Tuesday, January 30, 2018

Steam-powered airplanes

I'm going to connect this up with some ongoing thread somewhere down the line, but for now I just thought I'd share this really cool list from Wikipedia of 19th-century experiments in steam-powered aircraft.

The Aerial Steam Carriage

The Henson Aerial Steam Carriage of 1843 (imaginary representation for an advertisement).

Patent drawing for the Henson Aerial Steam Carriage of 1843.
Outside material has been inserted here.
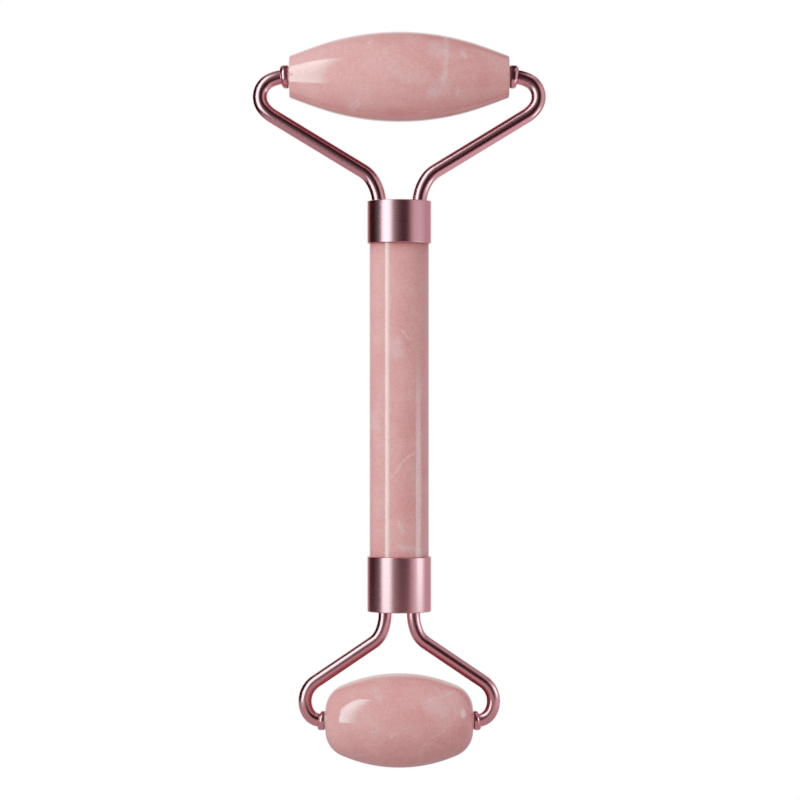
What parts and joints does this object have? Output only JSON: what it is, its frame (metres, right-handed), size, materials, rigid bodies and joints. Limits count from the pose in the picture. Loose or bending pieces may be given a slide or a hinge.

  • 1842: The Aerial Steam Carriage of William Samuel Henson and John Stringfellow was patented, but was never successful, although a steam-powered model was flown in 1848.
  • 1852: Henri Giffard flew a 3-horsepower (2 kW) steam-powered dirigible over Paris; it was the first powered aircraft.
  • 1861 Gustave Ponton d'Amécourt made a small steam-powered craft, coining the name helicopter.
  • 1874: Félix du Temple flew a steam-powered aluminium monoplane off a downhill run. While it did not achieve level flight, it was the first manned heavier-than-air powered flight.
  • 1877: Enrico Forlanini built and flew a model steam-powered helicopter in Milan.
  • 1882: Alexander Mozhaisky built a steam-powered plane but it did not achieve sustained flight. The engine from the plane is in the Central Air Force Museum in Monino, Moscow.
  • 1890: Clément Ader built a steam-powered, bat-winged monoplane, named the Eole. Ader flew it on October 9, 1890, over a distance of 50 metres (160 ft), but the engine was inadequate for sustained and controlled flight. His flight did prove that a heavier-than-air flight was possible. Ader made at least three further attempts, the last two on 12 and 14 October 1897 for the French Ministry of War. There is controversy about whether or not he attained controlled flight. Ader did not obtain funding for his project, and that points to its probable failure.[1]
  • 1894: Sir Hiram Stevens Maxim (inventor of the Maxim Gun) built and tested a large rail-mounted, steam-powered aircraft testbed, with a mass of 3.5 long tons (3.6 t) and a wingspan of 110 feet (34 m) in order to measure the lift produced by different wing configurations. The machine unexpectedly generated sufficient lift and thrust to break free of the test track and fly, but was never intended to be operated as a piloted aircraft and so crashed almost immediately owing to its lack of flight controls.
  • 1896: Samuel Pierpont Langley successfully flew unpiloted steam-powered models.[2]
  • 1897: Carl Richard Nyberg's Flugan developed steam-powered aircraft over a period from 1897 to 1922, but they never achieved more than a few short hops.